--- BEGIN Dataset content ---

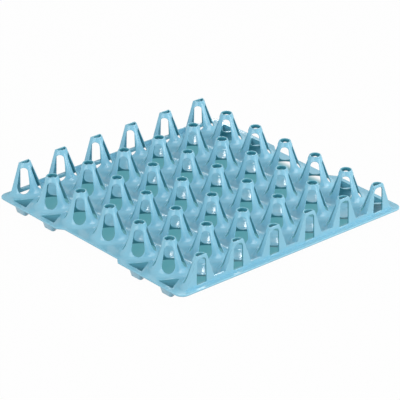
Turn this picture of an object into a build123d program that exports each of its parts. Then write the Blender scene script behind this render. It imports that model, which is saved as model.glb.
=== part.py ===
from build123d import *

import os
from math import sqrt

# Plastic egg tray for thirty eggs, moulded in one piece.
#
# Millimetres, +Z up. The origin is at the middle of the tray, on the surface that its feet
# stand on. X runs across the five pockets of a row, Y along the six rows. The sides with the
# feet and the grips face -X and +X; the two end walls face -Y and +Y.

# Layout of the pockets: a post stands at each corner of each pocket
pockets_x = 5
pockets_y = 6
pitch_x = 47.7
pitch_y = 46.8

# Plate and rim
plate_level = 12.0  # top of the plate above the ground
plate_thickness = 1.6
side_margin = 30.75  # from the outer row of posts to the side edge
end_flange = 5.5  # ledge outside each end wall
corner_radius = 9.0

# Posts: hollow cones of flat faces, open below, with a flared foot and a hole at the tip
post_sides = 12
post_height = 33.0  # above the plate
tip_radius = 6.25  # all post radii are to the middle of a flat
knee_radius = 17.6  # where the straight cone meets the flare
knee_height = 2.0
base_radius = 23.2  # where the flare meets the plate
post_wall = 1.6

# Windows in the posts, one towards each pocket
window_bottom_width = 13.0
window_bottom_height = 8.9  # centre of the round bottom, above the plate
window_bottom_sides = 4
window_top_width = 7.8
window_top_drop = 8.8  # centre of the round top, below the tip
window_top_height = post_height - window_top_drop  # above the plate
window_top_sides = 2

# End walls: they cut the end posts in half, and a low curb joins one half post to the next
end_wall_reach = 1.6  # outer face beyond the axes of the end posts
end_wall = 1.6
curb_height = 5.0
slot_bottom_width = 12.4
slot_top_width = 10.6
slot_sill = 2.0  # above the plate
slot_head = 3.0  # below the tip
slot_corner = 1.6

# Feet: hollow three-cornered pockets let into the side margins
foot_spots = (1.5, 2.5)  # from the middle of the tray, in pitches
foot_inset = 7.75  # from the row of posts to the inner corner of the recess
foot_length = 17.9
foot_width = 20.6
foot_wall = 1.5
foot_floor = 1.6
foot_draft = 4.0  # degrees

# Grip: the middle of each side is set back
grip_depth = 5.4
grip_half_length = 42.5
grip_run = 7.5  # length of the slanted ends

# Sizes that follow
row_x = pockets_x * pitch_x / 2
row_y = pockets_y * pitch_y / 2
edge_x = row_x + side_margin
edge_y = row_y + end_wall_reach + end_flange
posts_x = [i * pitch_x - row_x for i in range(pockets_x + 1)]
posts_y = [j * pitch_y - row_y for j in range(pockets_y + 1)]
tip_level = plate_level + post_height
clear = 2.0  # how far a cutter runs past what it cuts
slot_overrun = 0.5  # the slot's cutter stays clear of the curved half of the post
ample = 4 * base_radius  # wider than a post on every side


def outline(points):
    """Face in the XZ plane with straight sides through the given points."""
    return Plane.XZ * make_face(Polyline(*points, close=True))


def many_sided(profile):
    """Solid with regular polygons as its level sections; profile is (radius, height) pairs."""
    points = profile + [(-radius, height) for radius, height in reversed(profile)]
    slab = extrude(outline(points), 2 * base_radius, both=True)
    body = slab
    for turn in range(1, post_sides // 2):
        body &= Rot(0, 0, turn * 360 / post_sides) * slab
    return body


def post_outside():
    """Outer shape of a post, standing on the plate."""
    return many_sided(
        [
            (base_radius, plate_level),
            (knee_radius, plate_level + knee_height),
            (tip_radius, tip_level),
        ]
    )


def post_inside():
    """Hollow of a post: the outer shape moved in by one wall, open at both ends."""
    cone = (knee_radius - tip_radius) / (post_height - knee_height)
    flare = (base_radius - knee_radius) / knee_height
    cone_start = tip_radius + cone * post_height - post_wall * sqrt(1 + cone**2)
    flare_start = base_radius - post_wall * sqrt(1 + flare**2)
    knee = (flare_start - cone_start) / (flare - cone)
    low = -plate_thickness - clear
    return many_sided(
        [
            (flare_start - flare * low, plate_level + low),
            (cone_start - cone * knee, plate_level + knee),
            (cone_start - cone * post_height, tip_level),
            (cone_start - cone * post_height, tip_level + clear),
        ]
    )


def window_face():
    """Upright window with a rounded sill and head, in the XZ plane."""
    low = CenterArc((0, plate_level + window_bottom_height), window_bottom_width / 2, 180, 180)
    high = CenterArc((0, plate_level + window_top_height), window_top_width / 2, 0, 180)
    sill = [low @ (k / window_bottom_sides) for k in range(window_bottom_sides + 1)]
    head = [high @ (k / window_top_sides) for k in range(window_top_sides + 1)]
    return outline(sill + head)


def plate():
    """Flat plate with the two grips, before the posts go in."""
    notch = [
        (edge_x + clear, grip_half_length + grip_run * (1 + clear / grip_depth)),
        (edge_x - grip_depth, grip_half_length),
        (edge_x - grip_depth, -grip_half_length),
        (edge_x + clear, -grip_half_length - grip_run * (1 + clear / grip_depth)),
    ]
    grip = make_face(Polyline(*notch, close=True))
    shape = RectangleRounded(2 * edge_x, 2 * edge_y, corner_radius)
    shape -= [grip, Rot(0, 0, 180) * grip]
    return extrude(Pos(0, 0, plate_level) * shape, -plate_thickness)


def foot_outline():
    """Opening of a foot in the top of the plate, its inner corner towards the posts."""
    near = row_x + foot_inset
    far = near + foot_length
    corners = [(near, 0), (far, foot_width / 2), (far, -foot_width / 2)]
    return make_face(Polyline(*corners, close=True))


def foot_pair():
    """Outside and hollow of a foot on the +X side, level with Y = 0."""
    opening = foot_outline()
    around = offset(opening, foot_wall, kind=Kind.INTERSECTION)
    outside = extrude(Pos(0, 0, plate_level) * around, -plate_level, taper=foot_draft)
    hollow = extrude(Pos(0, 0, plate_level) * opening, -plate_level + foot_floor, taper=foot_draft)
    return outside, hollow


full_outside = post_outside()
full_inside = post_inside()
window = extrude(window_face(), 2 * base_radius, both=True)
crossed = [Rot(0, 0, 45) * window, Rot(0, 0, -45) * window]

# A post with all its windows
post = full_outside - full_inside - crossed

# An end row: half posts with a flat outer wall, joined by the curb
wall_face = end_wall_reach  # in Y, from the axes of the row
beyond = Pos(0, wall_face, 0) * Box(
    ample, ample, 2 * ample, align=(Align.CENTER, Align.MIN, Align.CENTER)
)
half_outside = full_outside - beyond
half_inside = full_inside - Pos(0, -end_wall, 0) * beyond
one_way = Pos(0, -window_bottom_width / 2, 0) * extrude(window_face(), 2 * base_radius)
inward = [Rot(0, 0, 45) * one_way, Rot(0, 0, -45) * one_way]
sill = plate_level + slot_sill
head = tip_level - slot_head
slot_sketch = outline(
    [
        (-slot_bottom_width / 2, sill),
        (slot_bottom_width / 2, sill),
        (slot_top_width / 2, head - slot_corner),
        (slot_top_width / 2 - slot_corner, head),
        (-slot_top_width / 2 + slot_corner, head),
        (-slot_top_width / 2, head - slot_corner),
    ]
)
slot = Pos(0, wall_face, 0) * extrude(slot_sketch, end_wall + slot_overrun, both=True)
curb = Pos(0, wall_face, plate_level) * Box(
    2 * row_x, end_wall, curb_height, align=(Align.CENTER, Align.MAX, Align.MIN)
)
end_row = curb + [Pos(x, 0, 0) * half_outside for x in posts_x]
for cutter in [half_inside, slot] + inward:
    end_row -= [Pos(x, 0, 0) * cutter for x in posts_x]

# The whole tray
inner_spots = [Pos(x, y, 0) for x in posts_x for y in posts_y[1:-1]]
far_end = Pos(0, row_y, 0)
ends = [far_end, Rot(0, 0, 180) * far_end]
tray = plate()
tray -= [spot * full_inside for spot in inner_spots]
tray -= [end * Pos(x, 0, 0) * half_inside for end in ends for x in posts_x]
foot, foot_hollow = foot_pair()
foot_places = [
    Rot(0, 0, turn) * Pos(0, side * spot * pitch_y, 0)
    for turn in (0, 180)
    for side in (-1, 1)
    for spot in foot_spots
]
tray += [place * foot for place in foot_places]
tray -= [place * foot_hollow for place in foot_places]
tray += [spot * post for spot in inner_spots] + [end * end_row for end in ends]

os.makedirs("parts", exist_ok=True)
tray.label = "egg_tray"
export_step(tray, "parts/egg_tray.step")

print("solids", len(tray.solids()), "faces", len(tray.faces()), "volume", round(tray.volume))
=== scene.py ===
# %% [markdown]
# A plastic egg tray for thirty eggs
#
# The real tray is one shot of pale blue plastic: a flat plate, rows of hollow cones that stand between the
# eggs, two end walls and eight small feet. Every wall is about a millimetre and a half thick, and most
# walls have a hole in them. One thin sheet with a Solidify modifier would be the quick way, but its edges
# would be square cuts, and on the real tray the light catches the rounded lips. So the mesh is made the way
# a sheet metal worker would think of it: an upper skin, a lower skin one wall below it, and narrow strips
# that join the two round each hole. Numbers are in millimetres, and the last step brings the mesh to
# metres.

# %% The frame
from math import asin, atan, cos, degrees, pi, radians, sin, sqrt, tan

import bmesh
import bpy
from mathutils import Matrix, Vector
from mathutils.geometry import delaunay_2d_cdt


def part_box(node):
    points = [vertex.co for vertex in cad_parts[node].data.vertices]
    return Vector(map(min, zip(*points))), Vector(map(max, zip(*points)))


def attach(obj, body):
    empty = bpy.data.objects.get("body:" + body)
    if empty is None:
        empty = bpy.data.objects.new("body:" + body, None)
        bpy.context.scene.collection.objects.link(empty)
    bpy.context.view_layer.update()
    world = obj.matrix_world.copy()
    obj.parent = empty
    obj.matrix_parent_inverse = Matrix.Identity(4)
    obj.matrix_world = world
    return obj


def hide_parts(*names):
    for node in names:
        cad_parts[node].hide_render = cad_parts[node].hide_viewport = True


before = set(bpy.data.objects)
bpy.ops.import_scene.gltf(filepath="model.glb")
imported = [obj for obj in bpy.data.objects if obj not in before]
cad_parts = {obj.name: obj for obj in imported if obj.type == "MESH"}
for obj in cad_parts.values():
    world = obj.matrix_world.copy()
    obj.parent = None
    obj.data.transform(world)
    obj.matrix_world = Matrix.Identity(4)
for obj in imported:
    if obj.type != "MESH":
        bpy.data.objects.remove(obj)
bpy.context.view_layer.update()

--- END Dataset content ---

» **Work required**
Repeat word for word the stretch of lines from the one with "ends = [far_end, Rot(0, 0, 180) * far_end]" down to the one with "points = [vertex.co", both included.

» **Response to this exercise**
ends = [far_end, Rot(0, 0, 180) * far_end]
tray = plate()
tray -= [spot * full_inside for spot in inner_spots]
tray -= [end * Pos(x, 0, 0) * half_inside for end in ends for x in posts_x]
foot, foot_hollow = foot_pair()
foot_places = [
    Rot(0, 0, turn) * Pos(0, side * spot * pitch_y, 0)
    for turn in (0, 180)
    for side in (-1, 1)
    for spot in foot_spots
]
tray += [place * foot for place in foot_places]
tray -= [place * foot_hollow for place in foot_places]
tray += [spot * post for spot in inner_spots] + [end * end_row for end in ends]

os.makedirs("parts", exist_ok=True)
tray.label = "egg_tray"
export_step(tray, "parts/egg_tray.step")

print("solids", len(tray.solids()), "faces", len(tray.faces()), "volume", round(tray.volume))
=== scene.py ===
# %% [markdown]
# A plastic egg tray for thirty eggs
#
# The real tray is one shot of pale blue plastic: a flat plate, rows of hollow cones that stand between the
# eggs, two end walls and eight small feet. Every wall is about a millimetre and a half thick, and most
# walls have a hole in them. One thin sheet with a Solidify modifier would be the quick way, but its edges
# would be square cuts, and on the real tray the light catches the rounded lips. So the mesh is made the way
# a sheet metal worker would think of it: an upper skin, a lower skin one wall below it, and narrow strips
# that join the two round each hole. Numbers are in millimetres, and the last step brings the mesh to
# metres.

# %% The frame
from math import asin, atan, cos, degrees, pi, radians, sin, sqrt, tan

import bmesh
import bpy
from mathutils import Matrix, Vector
from mathutils.geometry import delaunay_2d_cdt


def part_box(node):
    points = [vertex.co for vertex in cad_parts[node].data.vertices]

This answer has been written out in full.